_Data in this exercise_.
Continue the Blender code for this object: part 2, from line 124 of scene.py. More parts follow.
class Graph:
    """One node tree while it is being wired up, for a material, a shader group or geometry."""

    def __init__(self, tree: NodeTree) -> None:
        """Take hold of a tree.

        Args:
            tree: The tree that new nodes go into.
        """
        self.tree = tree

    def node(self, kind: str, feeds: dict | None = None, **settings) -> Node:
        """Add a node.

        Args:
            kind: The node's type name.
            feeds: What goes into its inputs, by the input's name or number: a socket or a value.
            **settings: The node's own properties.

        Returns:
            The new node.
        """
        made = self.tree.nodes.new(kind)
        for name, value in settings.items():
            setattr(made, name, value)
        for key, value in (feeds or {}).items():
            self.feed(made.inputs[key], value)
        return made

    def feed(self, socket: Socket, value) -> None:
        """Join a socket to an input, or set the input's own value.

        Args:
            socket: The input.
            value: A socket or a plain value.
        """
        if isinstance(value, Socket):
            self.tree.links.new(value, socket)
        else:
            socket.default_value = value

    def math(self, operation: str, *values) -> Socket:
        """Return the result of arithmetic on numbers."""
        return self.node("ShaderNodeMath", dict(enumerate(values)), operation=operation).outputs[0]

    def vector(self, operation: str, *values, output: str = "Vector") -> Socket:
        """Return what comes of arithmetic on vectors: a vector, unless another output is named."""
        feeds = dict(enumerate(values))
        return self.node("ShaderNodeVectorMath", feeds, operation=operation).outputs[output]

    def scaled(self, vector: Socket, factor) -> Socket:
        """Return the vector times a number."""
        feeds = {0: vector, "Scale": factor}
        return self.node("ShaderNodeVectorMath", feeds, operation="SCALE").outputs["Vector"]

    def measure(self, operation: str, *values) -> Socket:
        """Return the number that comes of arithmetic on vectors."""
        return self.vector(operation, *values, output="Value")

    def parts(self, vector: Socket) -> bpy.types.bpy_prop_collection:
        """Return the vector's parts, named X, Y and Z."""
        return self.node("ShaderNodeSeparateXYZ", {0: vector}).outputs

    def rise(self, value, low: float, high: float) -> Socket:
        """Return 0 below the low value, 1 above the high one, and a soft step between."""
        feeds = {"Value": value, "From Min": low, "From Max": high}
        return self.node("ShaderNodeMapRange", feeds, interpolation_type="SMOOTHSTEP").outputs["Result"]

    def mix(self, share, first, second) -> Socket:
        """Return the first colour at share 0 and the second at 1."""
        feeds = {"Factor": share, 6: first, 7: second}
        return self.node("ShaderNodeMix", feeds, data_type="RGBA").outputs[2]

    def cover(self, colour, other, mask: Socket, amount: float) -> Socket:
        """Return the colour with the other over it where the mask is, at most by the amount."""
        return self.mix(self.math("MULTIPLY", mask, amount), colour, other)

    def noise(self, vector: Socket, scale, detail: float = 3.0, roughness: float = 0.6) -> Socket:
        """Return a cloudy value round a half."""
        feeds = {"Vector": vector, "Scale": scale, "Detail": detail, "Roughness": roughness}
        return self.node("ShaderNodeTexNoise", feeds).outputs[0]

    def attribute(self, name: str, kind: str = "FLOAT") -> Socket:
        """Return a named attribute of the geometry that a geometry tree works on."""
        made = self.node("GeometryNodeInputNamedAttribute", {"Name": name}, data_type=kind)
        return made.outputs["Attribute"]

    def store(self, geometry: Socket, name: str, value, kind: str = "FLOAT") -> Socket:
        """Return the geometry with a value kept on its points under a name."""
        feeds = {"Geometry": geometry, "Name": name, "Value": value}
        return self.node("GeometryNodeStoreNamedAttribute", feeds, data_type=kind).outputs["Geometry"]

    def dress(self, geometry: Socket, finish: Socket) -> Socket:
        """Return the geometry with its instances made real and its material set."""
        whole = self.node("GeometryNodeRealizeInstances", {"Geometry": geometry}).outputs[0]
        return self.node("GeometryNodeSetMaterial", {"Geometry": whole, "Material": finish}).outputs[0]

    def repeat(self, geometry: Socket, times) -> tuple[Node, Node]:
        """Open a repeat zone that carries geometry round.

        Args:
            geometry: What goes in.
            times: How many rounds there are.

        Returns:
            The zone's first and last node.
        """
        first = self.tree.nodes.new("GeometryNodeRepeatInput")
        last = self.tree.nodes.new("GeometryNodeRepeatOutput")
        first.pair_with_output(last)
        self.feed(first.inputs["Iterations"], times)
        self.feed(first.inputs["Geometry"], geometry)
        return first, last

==

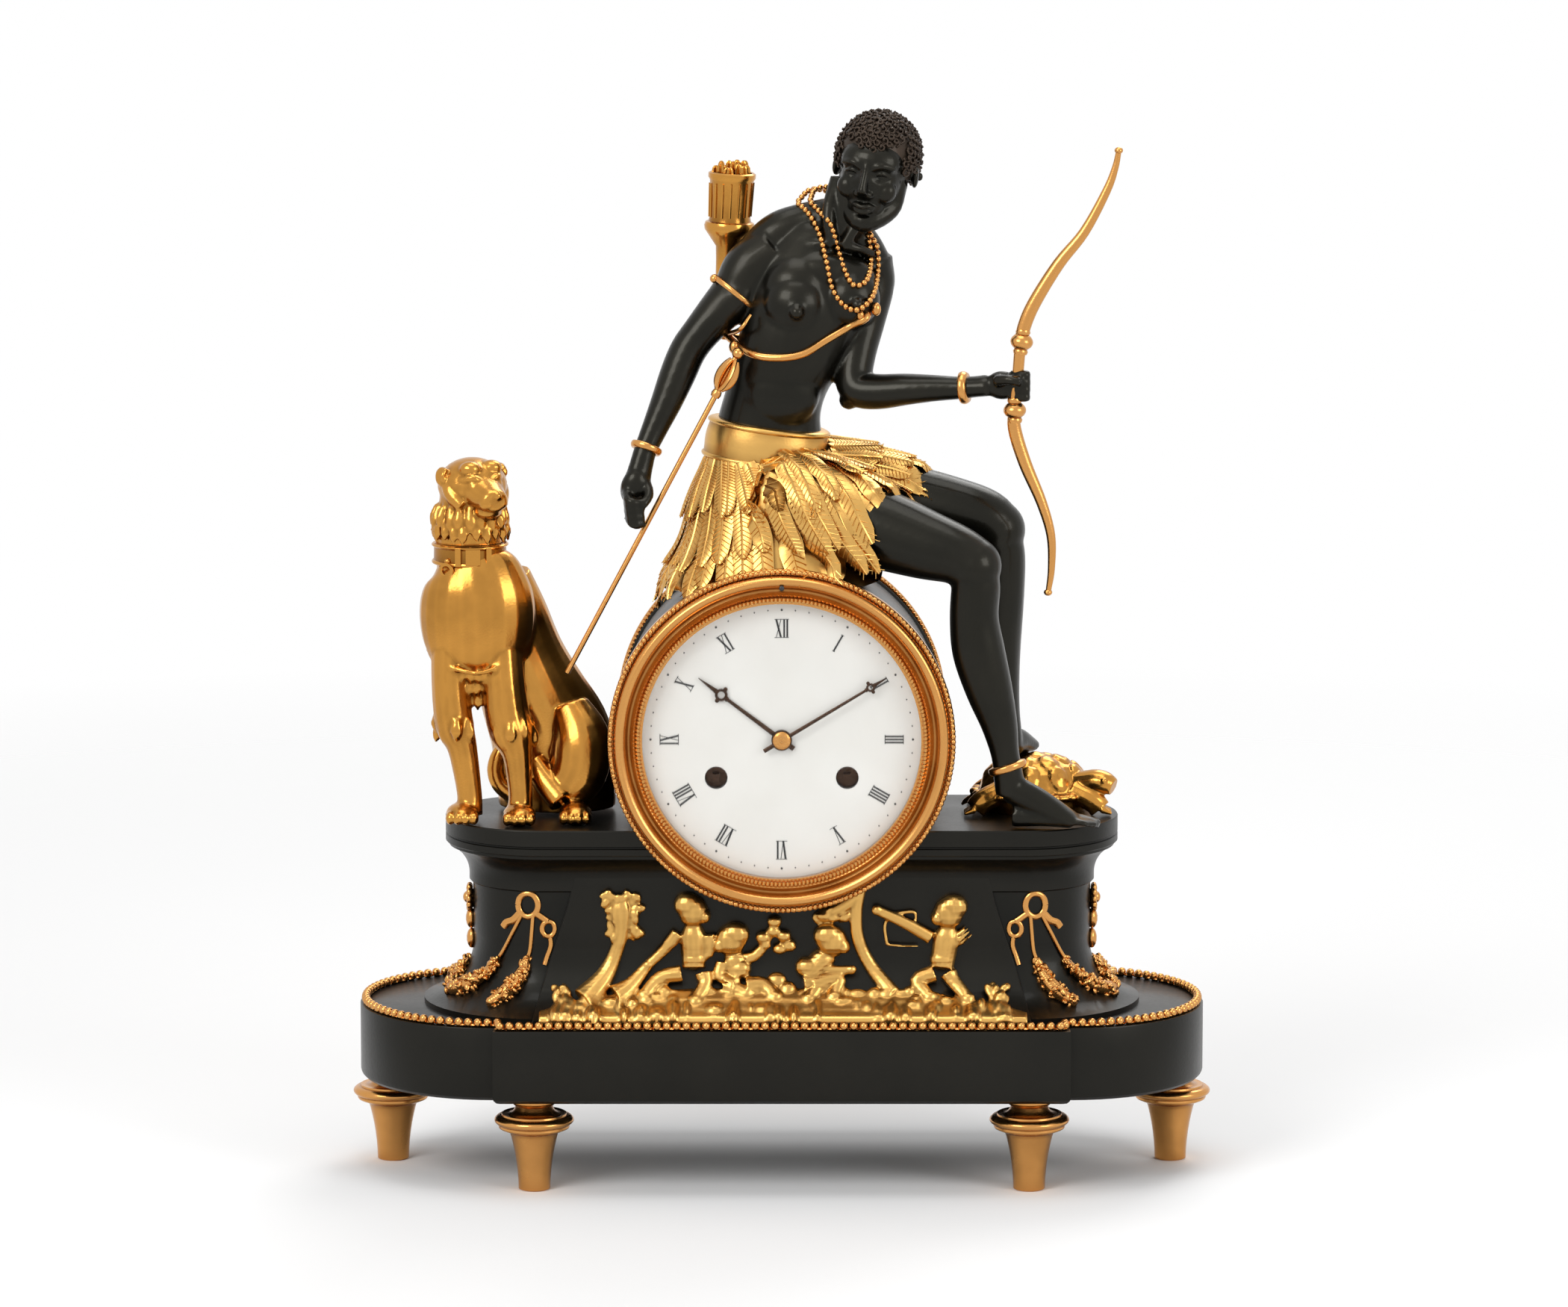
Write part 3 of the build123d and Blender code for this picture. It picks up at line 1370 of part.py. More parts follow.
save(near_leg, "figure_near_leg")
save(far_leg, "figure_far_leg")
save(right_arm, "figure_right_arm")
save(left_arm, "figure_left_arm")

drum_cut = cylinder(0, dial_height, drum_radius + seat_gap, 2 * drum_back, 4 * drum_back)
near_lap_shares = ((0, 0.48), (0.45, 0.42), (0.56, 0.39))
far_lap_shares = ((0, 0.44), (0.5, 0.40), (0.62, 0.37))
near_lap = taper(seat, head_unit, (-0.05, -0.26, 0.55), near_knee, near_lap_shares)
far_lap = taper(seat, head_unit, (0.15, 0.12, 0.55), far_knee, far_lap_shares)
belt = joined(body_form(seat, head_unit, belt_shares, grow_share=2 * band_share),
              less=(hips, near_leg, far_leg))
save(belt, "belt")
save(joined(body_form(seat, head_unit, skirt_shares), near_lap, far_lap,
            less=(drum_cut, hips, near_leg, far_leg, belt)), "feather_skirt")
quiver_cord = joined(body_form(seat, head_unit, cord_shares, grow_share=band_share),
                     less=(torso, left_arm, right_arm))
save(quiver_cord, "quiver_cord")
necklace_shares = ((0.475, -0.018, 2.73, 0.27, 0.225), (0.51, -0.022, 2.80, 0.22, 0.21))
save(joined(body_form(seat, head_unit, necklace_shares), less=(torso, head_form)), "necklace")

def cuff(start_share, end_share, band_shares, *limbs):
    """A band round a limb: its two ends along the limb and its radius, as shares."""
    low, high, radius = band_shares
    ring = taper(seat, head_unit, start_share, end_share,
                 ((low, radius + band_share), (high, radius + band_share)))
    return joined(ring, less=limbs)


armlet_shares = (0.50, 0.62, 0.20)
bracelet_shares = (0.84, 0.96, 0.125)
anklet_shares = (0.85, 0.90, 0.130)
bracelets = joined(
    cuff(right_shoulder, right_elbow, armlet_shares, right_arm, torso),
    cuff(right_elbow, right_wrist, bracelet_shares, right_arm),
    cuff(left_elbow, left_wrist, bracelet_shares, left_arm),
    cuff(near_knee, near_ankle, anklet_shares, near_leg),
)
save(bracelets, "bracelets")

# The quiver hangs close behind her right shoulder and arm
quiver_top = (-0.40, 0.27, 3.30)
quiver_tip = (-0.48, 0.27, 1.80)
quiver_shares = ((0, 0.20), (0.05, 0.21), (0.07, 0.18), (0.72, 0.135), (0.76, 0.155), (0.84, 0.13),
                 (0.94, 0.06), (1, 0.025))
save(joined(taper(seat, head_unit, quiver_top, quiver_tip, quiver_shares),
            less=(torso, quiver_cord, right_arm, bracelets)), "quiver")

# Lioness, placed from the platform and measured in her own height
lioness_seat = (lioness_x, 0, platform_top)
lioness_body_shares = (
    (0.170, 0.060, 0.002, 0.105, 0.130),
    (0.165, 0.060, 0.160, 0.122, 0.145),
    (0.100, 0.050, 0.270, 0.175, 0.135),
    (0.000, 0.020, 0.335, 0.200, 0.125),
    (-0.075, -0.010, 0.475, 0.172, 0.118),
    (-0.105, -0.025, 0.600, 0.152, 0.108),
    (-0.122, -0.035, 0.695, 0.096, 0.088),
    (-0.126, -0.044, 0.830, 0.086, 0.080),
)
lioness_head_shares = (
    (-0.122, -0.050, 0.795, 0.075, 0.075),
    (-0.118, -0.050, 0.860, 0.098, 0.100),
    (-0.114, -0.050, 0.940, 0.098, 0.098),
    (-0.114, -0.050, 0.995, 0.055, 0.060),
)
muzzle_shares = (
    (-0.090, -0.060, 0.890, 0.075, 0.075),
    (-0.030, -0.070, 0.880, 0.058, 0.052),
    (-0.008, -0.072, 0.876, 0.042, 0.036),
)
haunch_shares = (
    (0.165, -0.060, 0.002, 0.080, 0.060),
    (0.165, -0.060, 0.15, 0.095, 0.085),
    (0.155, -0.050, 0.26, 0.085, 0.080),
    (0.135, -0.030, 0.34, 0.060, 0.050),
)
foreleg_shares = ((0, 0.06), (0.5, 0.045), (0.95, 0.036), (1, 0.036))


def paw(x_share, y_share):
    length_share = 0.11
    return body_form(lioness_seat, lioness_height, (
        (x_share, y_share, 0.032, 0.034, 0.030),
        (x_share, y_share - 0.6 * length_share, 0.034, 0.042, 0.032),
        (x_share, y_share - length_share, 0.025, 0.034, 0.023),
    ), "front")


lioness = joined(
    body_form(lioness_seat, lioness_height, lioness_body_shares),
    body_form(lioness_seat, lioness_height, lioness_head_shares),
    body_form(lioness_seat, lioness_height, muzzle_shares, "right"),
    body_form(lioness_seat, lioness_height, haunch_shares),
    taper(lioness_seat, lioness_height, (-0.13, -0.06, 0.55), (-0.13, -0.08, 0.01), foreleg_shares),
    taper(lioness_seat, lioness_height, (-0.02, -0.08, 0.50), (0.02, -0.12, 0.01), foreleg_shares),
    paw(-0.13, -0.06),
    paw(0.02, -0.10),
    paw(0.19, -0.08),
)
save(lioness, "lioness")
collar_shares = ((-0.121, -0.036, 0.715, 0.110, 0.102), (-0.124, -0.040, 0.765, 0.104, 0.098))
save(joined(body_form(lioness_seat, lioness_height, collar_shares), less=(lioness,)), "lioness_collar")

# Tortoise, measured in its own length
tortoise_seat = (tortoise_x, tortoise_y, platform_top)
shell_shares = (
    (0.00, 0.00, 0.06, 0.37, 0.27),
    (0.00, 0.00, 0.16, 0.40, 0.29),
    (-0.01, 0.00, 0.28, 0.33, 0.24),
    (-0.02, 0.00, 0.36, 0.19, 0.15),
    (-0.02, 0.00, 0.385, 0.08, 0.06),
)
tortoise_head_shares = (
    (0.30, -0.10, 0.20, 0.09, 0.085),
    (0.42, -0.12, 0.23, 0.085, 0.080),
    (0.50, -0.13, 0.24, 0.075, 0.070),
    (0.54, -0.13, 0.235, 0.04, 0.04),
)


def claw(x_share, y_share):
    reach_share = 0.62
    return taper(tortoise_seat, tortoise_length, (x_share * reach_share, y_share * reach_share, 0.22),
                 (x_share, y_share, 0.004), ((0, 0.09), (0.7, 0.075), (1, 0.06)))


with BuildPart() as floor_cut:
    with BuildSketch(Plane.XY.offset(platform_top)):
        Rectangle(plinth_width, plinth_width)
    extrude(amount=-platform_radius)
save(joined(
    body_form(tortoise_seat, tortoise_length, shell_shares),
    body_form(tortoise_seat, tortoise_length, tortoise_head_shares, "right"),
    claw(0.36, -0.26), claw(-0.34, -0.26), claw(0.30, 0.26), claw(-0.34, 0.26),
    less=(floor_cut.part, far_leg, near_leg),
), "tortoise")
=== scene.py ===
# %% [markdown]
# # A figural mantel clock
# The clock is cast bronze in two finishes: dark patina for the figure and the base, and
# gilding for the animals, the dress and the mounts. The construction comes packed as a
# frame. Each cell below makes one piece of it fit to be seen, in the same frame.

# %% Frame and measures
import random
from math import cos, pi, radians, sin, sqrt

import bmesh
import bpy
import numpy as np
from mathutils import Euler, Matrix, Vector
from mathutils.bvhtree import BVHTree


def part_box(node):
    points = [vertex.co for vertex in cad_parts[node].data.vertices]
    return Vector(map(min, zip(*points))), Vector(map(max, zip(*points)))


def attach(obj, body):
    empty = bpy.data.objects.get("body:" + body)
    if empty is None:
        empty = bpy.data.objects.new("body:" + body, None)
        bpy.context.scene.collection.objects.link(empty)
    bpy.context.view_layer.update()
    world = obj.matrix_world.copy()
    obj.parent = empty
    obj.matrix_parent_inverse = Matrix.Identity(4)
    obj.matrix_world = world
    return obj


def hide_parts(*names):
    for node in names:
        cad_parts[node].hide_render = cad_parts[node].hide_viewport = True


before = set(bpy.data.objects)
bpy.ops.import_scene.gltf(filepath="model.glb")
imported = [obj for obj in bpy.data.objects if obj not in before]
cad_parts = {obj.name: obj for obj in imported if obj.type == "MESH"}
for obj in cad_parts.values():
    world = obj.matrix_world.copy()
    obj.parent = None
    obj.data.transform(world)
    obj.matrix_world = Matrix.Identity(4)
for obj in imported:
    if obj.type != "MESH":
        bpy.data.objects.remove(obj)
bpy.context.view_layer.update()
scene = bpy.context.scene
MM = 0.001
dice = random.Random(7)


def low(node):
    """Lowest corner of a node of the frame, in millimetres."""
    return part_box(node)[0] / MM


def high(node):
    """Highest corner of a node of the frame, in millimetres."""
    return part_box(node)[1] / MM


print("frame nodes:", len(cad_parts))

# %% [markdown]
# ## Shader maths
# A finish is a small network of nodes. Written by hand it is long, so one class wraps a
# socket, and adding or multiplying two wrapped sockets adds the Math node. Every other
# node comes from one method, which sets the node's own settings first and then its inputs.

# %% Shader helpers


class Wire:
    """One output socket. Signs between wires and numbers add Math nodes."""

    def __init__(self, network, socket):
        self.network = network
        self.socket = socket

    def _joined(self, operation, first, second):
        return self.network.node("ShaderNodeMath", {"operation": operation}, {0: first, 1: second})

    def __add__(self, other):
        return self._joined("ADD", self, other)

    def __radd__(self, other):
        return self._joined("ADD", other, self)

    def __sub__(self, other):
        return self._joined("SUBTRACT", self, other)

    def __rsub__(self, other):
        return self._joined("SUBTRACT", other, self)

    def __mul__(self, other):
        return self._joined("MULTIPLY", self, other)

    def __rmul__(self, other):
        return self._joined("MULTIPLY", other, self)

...

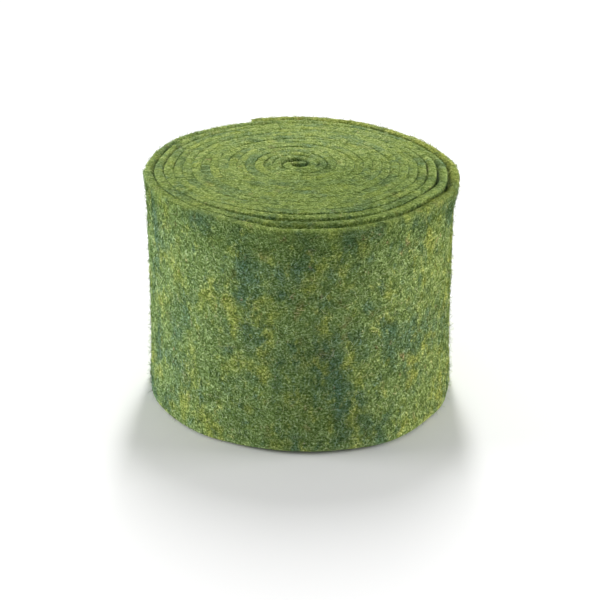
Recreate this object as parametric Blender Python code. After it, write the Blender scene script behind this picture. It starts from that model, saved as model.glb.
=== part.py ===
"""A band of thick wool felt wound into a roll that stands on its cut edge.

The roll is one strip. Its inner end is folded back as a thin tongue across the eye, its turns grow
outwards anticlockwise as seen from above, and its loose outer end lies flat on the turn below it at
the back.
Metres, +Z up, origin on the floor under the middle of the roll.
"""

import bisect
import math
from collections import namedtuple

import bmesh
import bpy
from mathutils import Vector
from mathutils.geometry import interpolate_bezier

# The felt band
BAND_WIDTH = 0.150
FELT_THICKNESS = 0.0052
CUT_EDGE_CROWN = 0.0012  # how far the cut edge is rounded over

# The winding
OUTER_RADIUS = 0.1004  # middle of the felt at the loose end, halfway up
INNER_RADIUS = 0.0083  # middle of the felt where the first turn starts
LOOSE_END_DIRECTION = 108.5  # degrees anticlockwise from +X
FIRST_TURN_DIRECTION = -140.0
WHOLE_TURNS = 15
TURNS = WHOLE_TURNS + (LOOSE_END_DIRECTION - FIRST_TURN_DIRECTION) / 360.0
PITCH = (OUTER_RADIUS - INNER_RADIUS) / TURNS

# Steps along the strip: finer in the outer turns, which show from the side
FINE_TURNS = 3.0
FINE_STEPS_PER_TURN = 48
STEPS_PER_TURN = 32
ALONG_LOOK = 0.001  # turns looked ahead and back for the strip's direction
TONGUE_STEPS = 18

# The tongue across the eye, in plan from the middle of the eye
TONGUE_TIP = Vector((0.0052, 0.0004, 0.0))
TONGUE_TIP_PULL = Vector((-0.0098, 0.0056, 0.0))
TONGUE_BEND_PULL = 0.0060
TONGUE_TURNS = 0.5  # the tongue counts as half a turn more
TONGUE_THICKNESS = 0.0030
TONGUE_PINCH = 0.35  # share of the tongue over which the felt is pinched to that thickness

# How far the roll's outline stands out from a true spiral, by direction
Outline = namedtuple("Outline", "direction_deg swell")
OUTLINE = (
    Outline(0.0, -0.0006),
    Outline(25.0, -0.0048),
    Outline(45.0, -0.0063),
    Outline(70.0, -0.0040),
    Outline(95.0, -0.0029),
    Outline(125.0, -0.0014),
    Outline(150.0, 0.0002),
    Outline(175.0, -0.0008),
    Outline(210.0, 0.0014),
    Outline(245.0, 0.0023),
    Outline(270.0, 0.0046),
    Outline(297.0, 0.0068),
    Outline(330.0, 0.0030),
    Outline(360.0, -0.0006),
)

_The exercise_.
Only the lines from the line with "bpy.context.scene.collection.objects.link(empty)" to the line with "before = set(bpy.data.objects)", inclusive, are to be printed, exactly as they appear.

_Solution for this exercise_.
        bpy.context.scene.collection.objects.link(empty)
    bpy.context.view_layer.update()
    world = obj.matrix_world.copy()
    obj.parent = empty
    obj.matrix_parent_inverse = Matrix.Identity(4)
    obj.matrix_world = world
    return obj


def hide_parts(*names):
    for node in names:
        cad_parts[node].hide_render = cad_parts[node].hide_viewport = True


before = set(bpy.data.objects)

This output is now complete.